= Access journalism =

Type of journalism

Access journalism, or access reporting, refers to journalism (often in interview form) which prioritizes access—meaning media time with important, rich, famous, powerful, or otherwise influential people in politics, culture, sports, business, technology, and other areas—over journalistic objectivity and/or integrity.

Journalist Tom Foremski notes that access plays a role in journalism due to reporters relying on the access to influential people, such as CEOs, to keep their jobs.

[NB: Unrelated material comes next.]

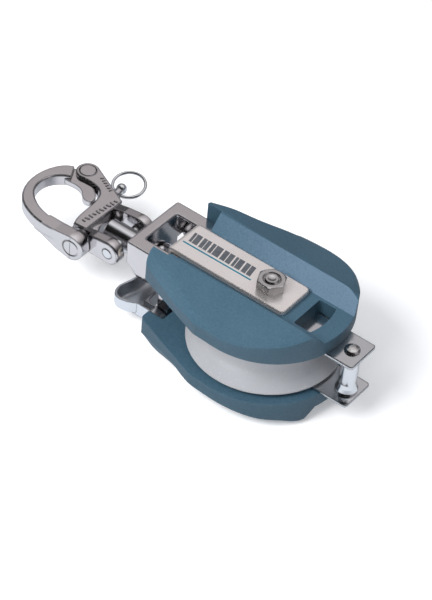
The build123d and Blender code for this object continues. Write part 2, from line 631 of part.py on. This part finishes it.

Though this does not always translate to more factual reporting, some companies may exploit the journalists' need for access, or encourage a level of friendliness between media and executive.

==Features==
Typical features of access journalism include:
- absence of demanding accountability towards the questioned respondent
- avoiding controversial topics so as to maintain access to the respondent
- can be vague and non-specific
- pre-approved questions, no gotcha questions, softball questions
- sometimes even respondent's control over how the interview will be edited and which parts will be aired
- can be published quickly and distributed widely

Access journalism, in some cases, is similar to infomercials, or advertising disguised as news. The venture of doing the interview can be symbiotic—beneficial for both the journalist and the celebrity, since it can synergically bring more attention to both of them, and further notability, influence, media exposure, current relevance, etc., for both of them.

Access journalism has been contrasted with accountability journalism. A similar contrast is between lapdog journalism and watchdog journalism.